His eyes lit on a specific fact. It was listed in the middle of the bio Nina had prepared, but it stuck out to him. “Her mother was diagnosed with Alzheimer’s.”
Nina nodded, but her eyes held a certain sympathy. “Yes, when Rebecca was nine, but from her accounts, she wasn’t told about the diagnosis until later, roughly nine months before her mother died. She spoke about it at a conference. It was a quite moving speech. She and her future stepmother cared for her mother at home until she passed.”
“Her future stepmother?” Robert asked.
“So her family life is rough, I take it.” He couldn’t imagine how the girl had taken that. Mum dies and dad marries her nurse?
“She’s quite close to her family,” Nina corrected. “She was the maid of honor at their wedding three years after her mom died. She’s close to her young sister, and from all accounts enjoys spending time with her father.”
“Must not have been close to her mum.” Owen didn’t get it. Not at all.
Ariel was frowning his way. “She was a teenaged girl who put aside her needs to keep her mother out of a nursing home. I would say she proved her love for her mother. As for being close to her stepmother, well, funny things happen to survivors. Sometimes they cling together. Until you’ve lost someone, you can’t judge how others react. Honestly, even when you have, you know damn well you shouldn’t. Grief is different for everyone.”
Tucker leaned over. “I think you should be quiet now. She looks pissed.”
She looked annoyed, but then he could do that to a woman.
He’d lost two someones, but he didn’t understand grief. How did he cry and ache for two people he couldn’t remember? “I’m sorry. I was surprised. Of course I don’t know anything at all. Please continue.”
“She doesn’t seem to have a large social circle here in Toronto. I’m surprised she has many friends at all since when she would normally have been forming her social identity, she was thrown in with much older students. She was much younger than the average student at the schools she attended. She would have been an outsider at best, a target at worst,” Ariel said.
“A target?” Robert asked. “What do you mean? I understand she’s our target, but why would her school friends want to investigate her?”
Ariel’s lips tugged up slightly. “It’s always odd to be reminded of how your memories break. You know so much about the world, so many facts, but often normal experiences are gone and with them the street-like knowledge that’s second nature to the rest of us.”
“That’s shrink talk for you’re a shiny new baby,” Big Tag explained.
“What she’s saying is Rebecca Walsh was so young she couldn’t relate to the other students,” Ezra explained. “Even though she was certainly smart enough to be in a class with them, emotionally she wasn’t ready to run in their circles.”
Sometimes he still felt like that. “You’re saying that even though she’s bridged that gap now, she still isn’t comfortable in social situations? Has trouble making friends?”
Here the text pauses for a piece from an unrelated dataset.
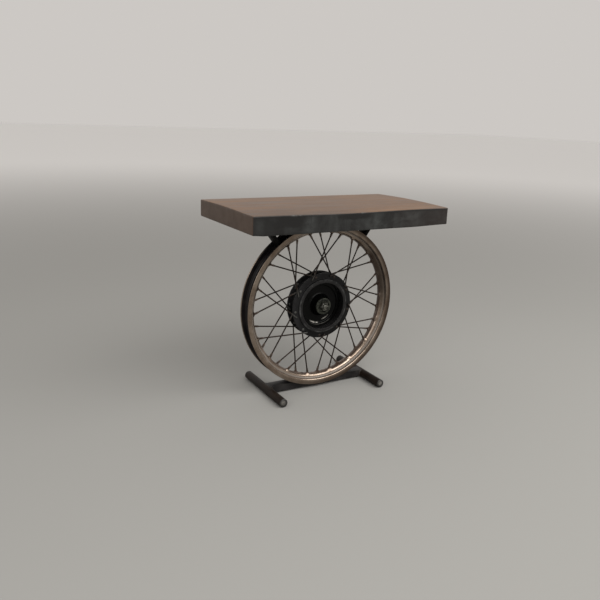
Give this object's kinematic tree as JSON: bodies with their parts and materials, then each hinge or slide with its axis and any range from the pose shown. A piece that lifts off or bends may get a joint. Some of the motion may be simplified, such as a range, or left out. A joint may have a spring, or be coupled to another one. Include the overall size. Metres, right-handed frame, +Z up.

Ariel nodded. “She might be awkward at times. You’re going to have to be patient with her.”
“I don’t know about that,” Nina mused. “I’ve talked to her and I was surprised at how nice she seems. She ordered a vanilla latte instead of her normal plain latte. I mentioned it and she told me she’s on a quest to expand her horizons. She seemed enthusiastic about it. I know it’s only a shot of vanilla, but it’s outside her routine. I think she might welcome some new friends.”
“She loves animals,” Ariel pointed out. “She doesn’t have a pet right now, but I think that’s because of her long hours. She spends her breaks at a dog park, though she doesn’t own one.”
Jax gave her a thumbs-up. “Buster to the rescue. No one can resist his manly smell. No, seriously, River’s at the groomer’s right now. We’re getting rid of his stink. He thought a skunk would be a good playmate. It was really terrible.”